Se le misure sono ritenute sufficienti, l'istituto si salva e non deve quindi ricorrere ad ulteriori misure di rafforzamento patrimoniale. Se un istituto è stato bocciato e ove il suo patrimonio sia ritenuto insufficiente - anche considerate eventuali misure di rafforzamento prese nel 2014 -, ha quindici giorni di tempo per varare un piano di rientro e a quel punto dai sei ai nove mesi a seconda del livello di sforamento del common equity tier 1 per mettersi in regola. Nei casi di sforamento blando possono essere sufficienti misure di accantonamento di capitale. Se l'accantonamento non è sufficiente, l'istituto può essere costretto a cedere degli asset per trovare i fondi necessari a rafforzare il capitale. In caso di ammanco di capitale consistente, è necessario ricorrere ad un aumento di capitale.

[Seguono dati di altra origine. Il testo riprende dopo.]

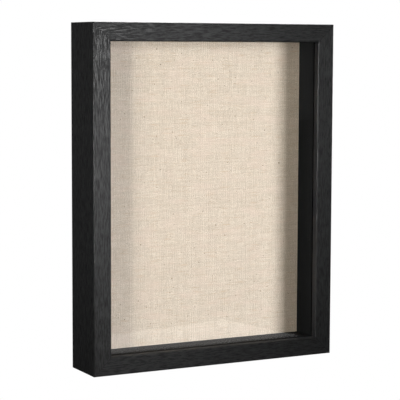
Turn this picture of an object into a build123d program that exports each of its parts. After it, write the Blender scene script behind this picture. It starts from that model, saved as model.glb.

In questo caso si hanno ripercussioni sia sull’andamento del titolo in Borsa - solitamente l'annuncio di un aumento di capitale spinge molti investitori a vendere il titolo causando un ribasso delle quotazioni - che sull’aumento del costi della raccolta di credito per l'istituto con ripercussioni anche sui tassi delle obbligazioni emesse dalla banca, che lievitano. E’ ipotizzabile anche un downgrade, cioè un taglio di rating sul livello di solvibilità della banca con ulteriori ripercussioni su tassi e costo raccolta. Il caso peggiore è quello in cui l'istituto non sia in grado di portare a casa con successo un aumento di capitale pari all'ammontare dell'ammanco emerso dalle valutazioni della Bce.

A quel punto si deve fondere con altri istituti e questo scenario ha pesanti ricadute sul titolo della banca, sul costo della raccolta e sui tassi delle obbligazioni bancarie. Un aumento dei tassi spinge di converso a un calo dei prezzi che si muovono in direzione opposte dei bond bancari, molti dei quali venduti anche al pubblico retail che si trova quindi dinanzi a una minusvalenza. Ed è quasi certo un downgrade, cioè un taglio di rating sul livello di solvibilità della banca con ulteriori ripercussioni su tassi e costo raccolta.